Lifestyle

The Best Audio Gear in the World

By Sasha Frere-Jones

Jonathan Weiss stands in front of Oswald Mills Audio speakers

Portrait by Cynthia Van Elk.

A large speaker from Oswalds Mill Audio

OMA’s Imperia Speaker.

A Muddy Waters album is playing, and though I know the recording, I don’t know how much lies within it. Made in September 1963, Muddy Waters’ Folk Singer is the sound of acoustic guitars and basses and a very quiet snare drum. Over this particular pair of speakers, Folk Singer doesn’t feel like music but rather the evidence of the physical space between four people. The musicians are simply there, in the way a tree might be in front of me. Everything is present in an unfancy, physical way.

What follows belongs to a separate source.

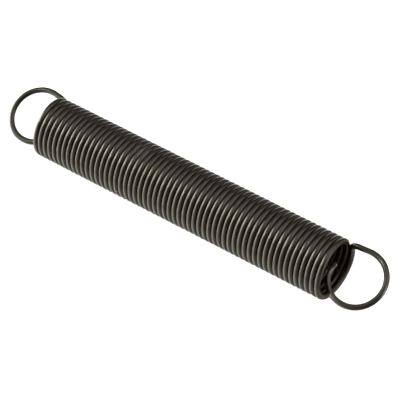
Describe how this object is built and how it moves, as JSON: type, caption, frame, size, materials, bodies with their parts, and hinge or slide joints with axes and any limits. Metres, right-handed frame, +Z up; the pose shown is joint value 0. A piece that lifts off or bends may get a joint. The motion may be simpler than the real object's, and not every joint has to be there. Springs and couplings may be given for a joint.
{
  "type": "extension spring",
  "caption": "Close-wound extension spring of round wire with a full loop at each end, made to pull two anchor points together.",
  "frame": {"origin": "middle of the coil, on its axis", "axes": "+X along the axis of the coil toward the right-hand loop, +Z up as the spring lies on its side"},
  "size_m": [0.0939, 0.0132, 0.0132],
  "materials": {
    "wire": "oiled hard-drawn wire, dark and half glossy"
  },
  "bodies": {
    "root": {"spring": "wire"}
  },
  "joints": []
}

Muddy Waters sounds like this because Jonathan Weiss is playing his record over Oswalds Mill Audio Imperia speakers, as well as a gang of other OMA gear. We are in his long and roomy loft in Dumbo, Brooklyn, which feels like an art gallery precisely because of these speakers, which look a bit like 18th century farm equipment, all buttery wood and dark metal. These objects seem so unlike technology, as we think of that category now, and yet they are absolutely speakers, made of iron and slate and, most visibly, wood.

“Wood is difficult and expensive,” Weiss says. “There’s a reason people haven’t used it.” But Weiss does use wood and a host of natural resources that haven’t been common in audio equipment since the early 20th century. The equipment produced in the Oswalds Mill factory in Fleetwood, Pennsylvania, is outside both time and fashion. It’s expensive, but it’s also not really designed to be popular or fashionable. What Weiss found almost thirty years ago was something like Atlantis, or the Dead Sea Scrolls of audio. We had great sound, and then we walked away from it. “The RCA gear used in cinema before World War II sounded amazing. I got to work in a movie theater growing up and that’s where it began.”

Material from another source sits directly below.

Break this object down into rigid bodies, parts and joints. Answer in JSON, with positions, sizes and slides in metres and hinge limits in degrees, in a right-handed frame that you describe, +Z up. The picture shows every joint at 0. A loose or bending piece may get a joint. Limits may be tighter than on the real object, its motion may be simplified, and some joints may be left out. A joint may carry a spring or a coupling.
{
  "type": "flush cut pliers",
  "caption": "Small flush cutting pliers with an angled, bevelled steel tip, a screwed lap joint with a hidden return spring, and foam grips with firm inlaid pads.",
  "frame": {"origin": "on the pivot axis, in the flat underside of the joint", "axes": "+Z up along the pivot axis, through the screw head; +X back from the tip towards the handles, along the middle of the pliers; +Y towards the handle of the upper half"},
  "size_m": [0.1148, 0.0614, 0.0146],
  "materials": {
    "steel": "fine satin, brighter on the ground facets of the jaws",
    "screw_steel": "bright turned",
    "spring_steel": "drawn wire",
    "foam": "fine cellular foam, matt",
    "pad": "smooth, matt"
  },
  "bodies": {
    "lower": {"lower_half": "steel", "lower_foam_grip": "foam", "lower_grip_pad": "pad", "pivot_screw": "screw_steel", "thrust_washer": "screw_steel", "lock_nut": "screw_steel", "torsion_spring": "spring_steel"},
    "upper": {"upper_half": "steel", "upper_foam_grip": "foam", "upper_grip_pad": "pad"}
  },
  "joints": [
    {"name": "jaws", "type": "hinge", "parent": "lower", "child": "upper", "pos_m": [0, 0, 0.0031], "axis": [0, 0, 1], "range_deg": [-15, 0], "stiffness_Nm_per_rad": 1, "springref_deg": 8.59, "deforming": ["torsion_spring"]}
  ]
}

A New York kid transplanted to LA, Weiss worked in an old movie theater in Westwood as a teenager, where he heard his first proper cinema sound system. After university at Princeton and the London School of Economics, Weiss moved back to New York and taught himself filmmaking. He’s passionate about what he does, whatever it is. In 1999, he released his directorial debut, Atrocity Exhibition, an adaption of J.G. Ballard’s 1970 experimental novel.

After that, he stumbled onto a rare house mill in Pennsylvania, which had been lying in ruins for nearly half a century. He restored and occupied the building, which in turn inspired the name of
his audio company, launched in 2006. This career path does not conform to any advice you’d get from productivity gurus or TED talks. Weiss doesn’t primarily produce his gear to make money, and as pricey as the OMA products are, much of the proceeds go back into the process.

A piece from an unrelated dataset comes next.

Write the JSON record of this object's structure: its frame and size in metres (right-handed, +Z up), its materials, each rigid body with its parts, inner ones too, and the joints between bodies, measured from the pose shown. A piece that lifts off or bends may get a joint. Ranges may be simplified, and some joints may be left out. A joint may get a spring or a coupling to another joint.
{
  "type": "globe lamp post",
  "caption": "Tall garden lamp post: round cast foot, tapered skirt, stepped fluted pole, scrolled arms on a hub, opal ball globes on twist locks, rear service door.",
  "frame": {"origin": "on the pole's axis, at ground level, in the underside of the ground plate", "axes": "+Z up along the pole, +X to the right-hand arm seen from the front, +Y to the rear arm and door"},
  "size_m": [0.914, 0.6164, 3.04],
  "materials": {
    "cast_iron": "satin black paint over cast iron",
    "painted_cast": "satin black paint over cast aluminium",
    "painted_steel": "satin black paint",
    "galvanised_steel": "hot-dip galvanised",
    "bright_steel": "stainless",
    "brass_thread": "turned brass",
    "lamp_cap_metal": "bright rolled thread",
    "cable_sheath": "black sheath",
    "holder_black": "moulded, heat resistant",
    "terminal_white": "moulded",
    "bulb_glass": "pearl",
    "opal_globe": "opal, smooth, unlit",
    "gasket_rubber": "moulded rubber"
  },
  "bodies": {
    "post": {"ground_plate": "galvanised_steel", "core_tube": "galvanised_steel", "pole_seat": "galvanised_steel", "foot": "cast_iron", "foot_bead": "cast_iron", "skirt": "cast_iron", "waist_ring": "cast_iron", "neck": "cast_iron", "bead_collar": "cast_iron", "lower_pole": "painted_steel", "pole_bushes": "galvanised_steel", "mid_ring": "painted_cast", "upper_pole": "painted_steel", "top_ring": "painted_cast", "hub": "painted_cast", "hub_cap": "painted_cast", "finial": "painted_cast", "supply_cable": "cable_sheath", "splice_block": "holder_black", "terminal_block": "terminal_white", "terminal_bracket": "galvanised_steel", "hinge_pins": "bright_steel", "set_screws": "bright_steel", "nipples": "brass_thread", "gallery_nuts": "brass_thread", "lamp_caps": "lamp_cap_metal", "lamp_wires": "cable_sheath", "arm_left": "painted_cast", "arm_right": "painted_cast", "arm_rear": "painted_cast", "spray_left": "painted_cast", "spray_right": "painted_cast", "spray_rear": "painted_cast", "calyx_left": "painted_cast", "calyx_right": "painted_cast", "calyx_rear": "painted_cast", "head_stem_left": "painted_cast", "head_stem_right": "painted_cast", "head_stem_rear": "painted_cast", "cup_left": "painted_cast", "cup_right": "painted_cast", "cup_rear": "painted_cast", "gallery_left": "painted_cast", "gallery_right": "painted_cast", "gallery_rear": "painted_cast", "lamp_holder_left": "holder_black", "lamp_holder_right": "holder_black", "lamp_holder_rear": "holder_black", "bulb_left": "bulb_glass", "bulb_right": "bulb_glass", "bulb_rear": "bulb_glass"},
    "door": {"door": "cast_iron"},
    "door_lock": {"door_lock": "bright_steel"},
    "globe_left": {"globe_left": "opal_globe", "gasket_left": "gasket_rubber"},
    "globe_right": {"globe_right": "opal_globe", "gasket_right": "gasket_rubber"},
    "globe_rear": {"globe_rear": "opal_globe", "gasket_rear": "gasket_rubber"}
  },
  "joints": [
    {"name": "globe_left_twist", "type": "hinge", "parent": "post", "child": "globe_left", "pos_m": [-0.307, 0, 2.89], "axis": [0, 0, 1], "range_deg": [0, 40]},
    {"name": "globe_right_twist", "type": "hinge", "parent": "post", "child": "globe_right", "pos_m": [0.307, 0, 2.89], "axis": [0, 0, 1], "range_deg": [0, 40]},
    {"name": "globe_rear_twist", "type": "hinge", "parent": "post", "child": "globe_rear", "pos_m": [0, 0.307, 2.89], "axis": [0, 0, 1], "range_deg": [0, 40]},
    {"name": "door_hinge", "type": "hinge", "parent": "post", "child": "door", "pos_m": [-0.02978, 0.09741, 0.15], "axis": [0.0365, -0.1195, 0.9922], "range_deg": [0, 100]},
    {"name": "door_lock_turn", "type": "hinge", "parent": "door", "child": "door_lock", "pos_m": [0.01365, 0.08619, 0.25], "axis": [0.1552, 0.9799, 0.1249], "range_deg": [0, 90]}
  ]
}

Weiss threw himself into the search from the start, an audio explorer who knew there was a place that the gear just wasn’t getting to. His first model, the AC-1, was made for photographer Anton Corbijn in 2006. Luminous wooden contraptions, they look a bit like windmills. The Ironic speakers, made of iron and vastly heavy in order to isolate the gear from vibrations, look like little clouds of bubbles, as if an iron Zeus had blown them through a tube.

Bubble-shaped speakers from Oswald Mills Audio

The Ironic speakers, made of iron and vastly heavy in order to isolate the gear from vibrations, look like little clouds of bubbles, as if an iron Zeus had blown them through a tube.

What Weiss makes does something profound, creating an effect that goes way beyond and above categories like “wow” or “cool.” OMA gear reconnects music to its elemental and physical nature, and reveals what is in a recording. Not everything sounds great on this equipment—overly produced records, for example, don’t respond well to this pure-sound approach. OMA gear simply tells you the truth, which is an idea as alien to commercial ventures as making speakers out of wood.

When he plays me Bob Dylan’s “Don’t Think Twice, It’s Alright,” he tells me about the harmonica test. “Harmonicas work with harmonic frequencies that are very hard to reproduce,” Weiss says. “They almost never sound good.”

When Dylan finishes the chorus, and adds a wheezing little harmonica figure, it doesn’t sound like my memories of the record. The tone is unexpectedly soft, like a few colored banners flapping out into the breeze and then falling back against the building. I wouldn’t know how to describe it beyond saying that it sounds like what Dylan actually did. Whether or not it is good is a condition that Weiss and OMA return to the artist and his music. This equipment is so good you simply forget it’s there, even the six-foot tall wooden sentries.